Thursday, August 17, 2006

Do you understand black conciousness?

This article appeared in today's Business Day.

It is one of the best written pieces I have read in some time.

It decries the labeling - in order to quash argument - of the originators of different points of view as racist, and calls for greater tolerance.

It is balanced and introduced me to a commentator I did not know of. Professor Mangcu, thank you for a very well considered point of view.

From the Business Day:

A tribute to two good white men who fondly remembered Biko
Xolela Mangcu

THIS is a belated tribute to two good white men who died recently — journalists Robert Amato and Barry Streek.

I had an indirect relationship with Amato through an interview about my resignation from the Human Sciences Research Council. Towards the end of the interview he caught me off guard with what I initially thought was a rather cheeky rhetorical question: “But Dr Mangcu, it is generally believed you are difficult?” I was still mumbling something about standing on principle when he offered an answer to his own question: “Is it perhaps part of the black consciousness quest for authenticity?”

It was clear to me that his understanding of authenticity was far more sophisticated than the stock-in-trade racial nativism we have now.

After all, black consciousness never had an essentialist approach to political authenticity. Authenticity was always a matter of choice and identification, not birth or ancestry. I am sure our nativists would have been disappointed to learn from Kwame Anthony Appiah that etymologically the word “native” refers to all individuals born in a country, and not, as is often assumed, to those who claim authenticity on the basis of biology or ancestry. In that sense, we are all natives now.

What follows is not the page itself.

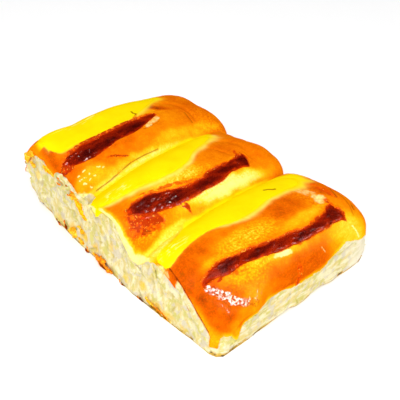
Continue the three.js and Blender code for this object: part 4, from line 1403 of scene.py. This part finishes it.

There is also another reason why we should move away from nativist conceptions of authenticity. The ideal of authenticity has been central to the modern democratic revolution.

Or as the Canadian philosopher Charles Taylor puts it: “To see what is new in this we have to see the analogy to earlier moral views, where being in touch with some source — God, say, or the Idea of the Good — was essential to full being. Only now the source we have to connect with is deep in us. This is part of the massive subjective turn of modern culture, a new form of inwardness, in which we come to think of ourselves as beings with inner depths.”

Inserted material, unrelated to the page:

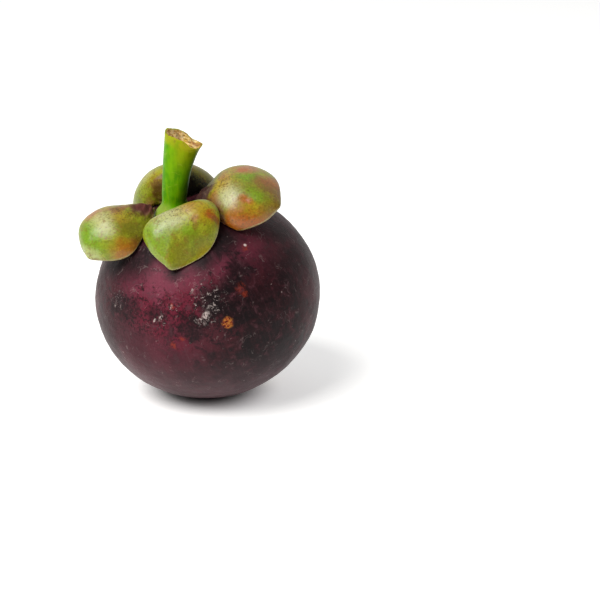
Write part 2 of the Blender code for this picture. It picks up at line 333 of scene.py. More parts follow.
def step(tree, value, low, high):
    """0 up to low, 1 from high on, and a soft step between. low may be the larger, which turns it round."""
    inputs = {"Value": value, "From Min": low, "From Max": high}
    return node(tree, "MapRange", inputs, interpolation_type="SMOOTHSTEP").outputs["Result"]


def times(tree, value, share):
    """The value times the share, which is a number or another value."""
    return sums(tree, "MULTIPLY", value, share)


def vector_sums(tree, operation, a, b, output=0):
    """One Vector Math node: the operation on a and b."""
    return node(tree, "VectorMath", {0: a, 1: b}, operation=operation).outputs[output]


def mask_group(name, vectors, numbers):
    """A node group that turns these vectors and numbers into a mask: its tree, the sockets that bring them
    in, and the socket that takes the mask out."""
    tree = bpy.data.node_groups.new(name, "ShaderNodeTree")
    for socket in vectors:
        tree.interface.new_socket(socket, in_out="INPUT", socket_type="NodeSocketVector")
    for socket in numbers:
        tree.interface.new_socket(socket, in_out="INPUT", socket_type="NodeSocketFloat")
    tree.interface.new_socket("Mask", in_out="OUTPUT", socket_type="NodeSocketFloat")
    given = tree.nodes.new("NodeGroupInput").outputs
    return tree, given, tree.nodes.new("NodeGroupOutput").inputs["Mask"]


def put_group(tree, group, inputs):
    """The mask from one use of a node group with these inputs."""
    made = tree.nodes.new("ShaderNodeGroup")
    made.node_tree = group
    fill(tree, made, inputs)
    return made.outputs["Mask"]


mark_group, given, mask = mask_group(
    "mark", ("Position", "Centre", "Along"), ("Stretch", "Radius", "Softness", "Waver")
)
arm = vector_sums(mark_group, "SUBTRACT", given["Position"], given["Centre"])
forth = vector_sums(mark_group, "DOT_PRODUCT", arm, given["Along"], "Value")
forth = times(mark_group, forth, given["Stretch"])
shorter = node(mark_group, "VectorMath", {0: given["Along"], "Scale": forth}, operation="SCALE").outputs[0]
arm = vector_sums(mark_group, "SUBTRACT", arm, shorter)
reach = node(mark_group, "VectorMath", {0: arm}, operation="LENGTH").outputs["Value"]
reach = sums(mark_group, "ADD", sums(mark_group, "DIVIDE", reach, given["Radius"]), given["Waver"])
outer = sums(mark_group, "ADD", 1.0, given["Softness"])
inner = sums(mark_group, "SUBTRACT", 1.0, given["Softness"])
mark_group.links.new(step(mark_group, reach, outer, inner), mask)


def mark(tree, where, centre, radius, softness=0.5, waver=0.0, along=(0.0, 0.0, 0.0), stretch=0.0):
    """The mask of one mark: 1 near `centre`, falling to 0 about a radius away, softly. `waver` makes its edge
    ragged. A `stretch` up to 1 draws it out `along` a way, and one below 0 squeezes it."""
    inputs = {"Position": where, "Centre": tuple(centre), "Along": tuple(along), "Stretch": stretch}
    return put_group(tree, mark_group, {**inputs, "Radius": radius, "Softness": softness, "Waver": waver})


speck_group, given, mask = mask_group("specks", ("Position",), ("Spacing", "Share", "Width"))
per_metre = sums(speck_group, "DIVIDE", 1.0, given["Spacing"])
cells = node(speck_group, "TexVoronoi", {"Vector": given["Position"], "Scale": per_metre})
chance = node(speck_group, "SeparateColor", {"Color": cells.outputs["Color"]}).outputs[0]
chosen = sums(speck_group, "LESS_THAN", chance, given["Share"])
near = step(speck_group, cells.outputs["Distance"], given["Width"], 0.0)
speck_group.links.new(times(speck_group, chosen, near), mask)


def specks(tree, where, spacing, share, width):
    """Scattered dots: one place in each cell of about `spacing`, used in the given share of cells. `width` is
    a dot's radius as a part of the spacing."""
    inputs = {"Position": where, "Spacing": spacing, "Share": share, "Width": width}
    return put_group(tree, speck_group, inputs)


hair_group, given, mask = mask_group("hairs", ("Position",), ("Size", "Width", "Bare"))
per_metre = sums(hair_group, "DIVIDE", 1.0, given["Size"])
drift = {"Vector": given["Position"], "Scale": per_metre, "Detail": 2.0, "Roughness": 0.6, "Distortion": 1.2}
level = sums(hair_group, "SUBTRACT", node(hair_group, "TexNoise", drift).outputs["Fac"], 0.5)
thin = step(hair_group, sums(hair_group, "ABSOLUTE", level, 0.0), given["Width"], 0.0)
apart = vector_sums(hair_group, "ADD", given["Position"], HAIR_GAP_OFFSET)
patchy = {"Vector": apart, "Scale": times(hair_group, per_metre, HAIR_GAP_SCALE), "Detail": 2.0}
patchy = node(hair_group, "TexNoise", patchy).outputs["Fac"]
patchy = step(hair_group, patchy, given["Bare"], sums(hair_group, "ADD", given["Bare"], HAIR_GAP_EDGE))
hair_group.links.new(times(hair_group, thin, patchy), mask)


def hairs(tree, where, size, width, bare):
    """Thin curling lines, where clouds of about `size` cross their middle value. `width` is how far from the
    middle a line still shows, and a higher `bare` leaves fewer of them."""
    return put_group(tree, hair_group, {"Position": where, "Size": size, "Width": width, "Bare": bare})


def wash(tree, coat, tint, mask, share=1.0):
    """The coat with a tint laid over it where the mask is 1, by the share at most."""
    return layer(tree, times(tree, mask, share) if share < 1.0 else mask, coat, tint)


def wavering(tree, cloud, strength):
    """A cloudy value turned into one that wavers about 0: (cloud - 0.5) times the strength."""
    return times(tree, sums(tree, "SUBTRACT", cloud, 0.5), strength)


def weighed(tree, *parts):
    """The sum of some values, each times its weight."""
    total, *others = [times(tree, value, weight) for value, weight in parts]
    for other in others:
        total = sums(tree, "ADD", total, other)
    return total


def between(tree, value, low, high):
    """Low where the value is 0, high where it is 1, and even between."""
    return node(tree, "MapRange", {"Value": value, "To Min": low, "To Max": high}).outputs["Result"]


def give_finish(tree, shader, coat, rough, grain, strength, depth):
    """Gives the shader its colour, its roughness, and a fine relief of about `depth` from the grain."""
    relief = node(tree, "Bump", {"Height": grain, "Strength": strength, "Distance": depth}).outputs["Normal"]
    for socket, value in (("Base Color", coat), ("Roughness", rough), ("Normal", relief)):
        tree.links.new(value, shader.inputs[socket])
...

However, freeing oneself from vertical hierarchies was never seen as a way to sever horizontal relations with society. Our individuality has always been dependent on the social relations we have with others. Hence Taylor’s assertion that “my discovering my identity doesn’t mean I work it out in isolation but that I negotiate it through dialogue, partly overt, partly internalised with others... my own identity crucially depends on my dialogical relations with others”.

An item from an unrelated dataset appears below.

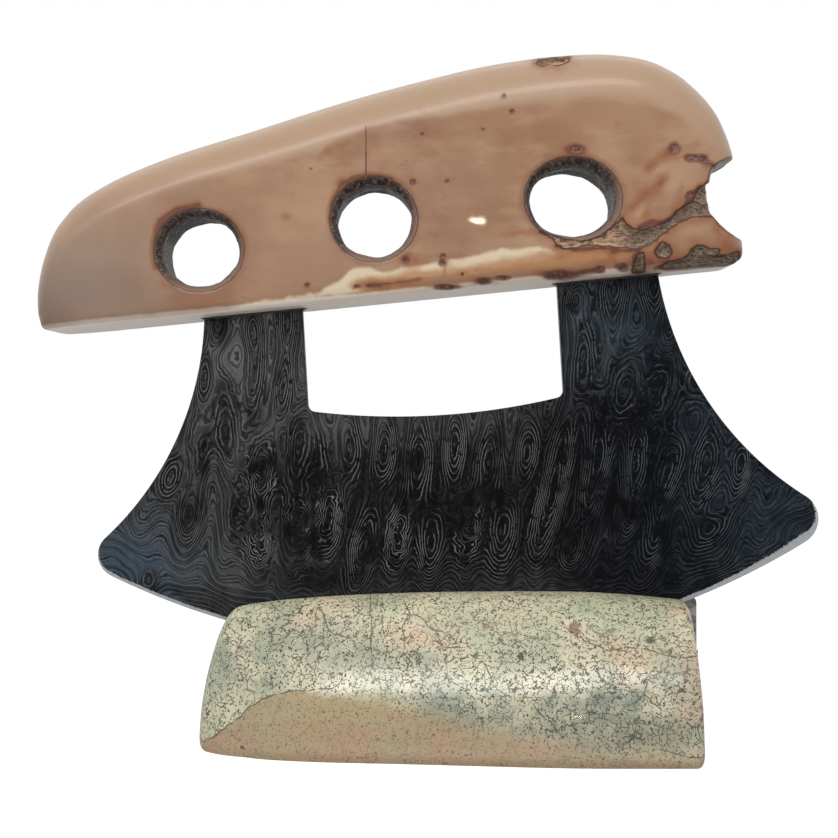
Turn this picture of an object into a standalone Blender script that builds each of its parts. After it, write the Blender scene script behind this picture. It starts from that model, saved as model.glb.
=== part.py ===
"""Ulu knife: a finger-holed handle, a blade on two glued tangs and a slotted stand."""
import math

import bmesh
import bpy
import numpy as np
from mathutils import Matrix, Vector

# All lengths are in metres. The stand's slot runs along X, the front faces -Y, and Z is up.

# Clearances and cutting
fit_gap = 0.0003                  # left between pieces that touch on the real knife
cut_overrun = 0.004               # how far a cutter runs past the face that it opens
weld_distance = 0.000001          # closes the seams of a filled outline
least_step = 0.000000001          # keeps two equal rows of a table from dividing by zero

# Stand
base_length = 0.0992              # along the slot, at the underside
base_height = 0.0306              # underside to the crown of the top
base_half_depth = 0.0240          # slot's middle to the widest front edge
left_end_half_depth = 0.0060      # the same at the narrow left end
left_end_lean = 0.0070            # how far the left end curves in at the crown
right_end_step = 0.0026           # how much shorter the front half is at the right end
slot_depth = 0.0121               # crown to slot floor
knife_offset = -0.0045            # where along the slot the edge's lowest point stands

# Blade
blade_thickness = 0.0028
edge_radius = 0.1438              # radius of the cutting edge
edge_land = 0.0004                # flat left between the two ground bevels
left_tip_round = 0.0047
right_tip_round = 0.0054
left_side_radius = 0.0618         # hollow side below the left tang
right_side_radius = 0.0645
left_side_level = 0.0739          # height of the hollow's centre above the middle of the edge
right_side_level = 0.0791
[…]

Kwame Appiah expresses the same idea this way: “Individuality pre- supposes sociability.” In isi-Zulu we say umuntu ngumuntu ngabantu. To wit, horizontal relations are vital to the formation of both individual and national identities.

My concern is that in our country we have developed an intolerant culture in which we disqualify those we disagree with by labelling them racists. We often do not know and have never met the people we accuse of racism. Nor do we want to inquire about the reasoning behind their arguments, lest those arguments deprive us of the favourite pastime of throwing racial epithets.

This argumentation by epithets is one of the most dreadful aspects of the new political culture. Instead of engaging in a dialogical process by contesting ideas as ideas we opt for racial clairvoyance and reflexive dismissal of our critics even before they speak on account of their race. Unfortunately, this seems to be working, especially among white people.

Throughout the times I have organized public lectures I have always been struck by the silence of white people. They are afraid to speak, lest they be insulted or marginalised. And so they resort to anonymity, or to expressing outrage in the privacy of their homes or in bar-room talk.

What we all lose in the process is the ability to fashion, through open dialogue, an inclusive, authentic national identity through the horizontal relations of our civil society.

This national identity would come out of what Steve Biko called the “joint culture” comprising both the black and the white experience. Whether we like it or not, our fates are inextricably tied to each other.

Unfortunately the culture we breed now is also the culture we bequeath to our children — a bifurcated political culture in which black kids feel entitled to speak in public and white kids feel automatically disqualified from speaking. We need to inculcate in our children that this country belongs to all of them, and that none of them should feel less native than others.

If there is anything I admired about Amato and Streek it is that they never shirked their responsibility to speak in public. I will never forget the day Barry assembled a whole group of former National Union of South African Students members at his house so I could interview them about Biko’s impact on white student politics. Even though Biko was the fiercest critic of their liberalism, they respected his intellect and remembered him fondly. That’s because he never insulted them.

‖Dr Mangcu is visiting scholar, Public Intellectual Life Project, Wits University. He is also a nonresident WEB DuBois Fellow at Harvard University.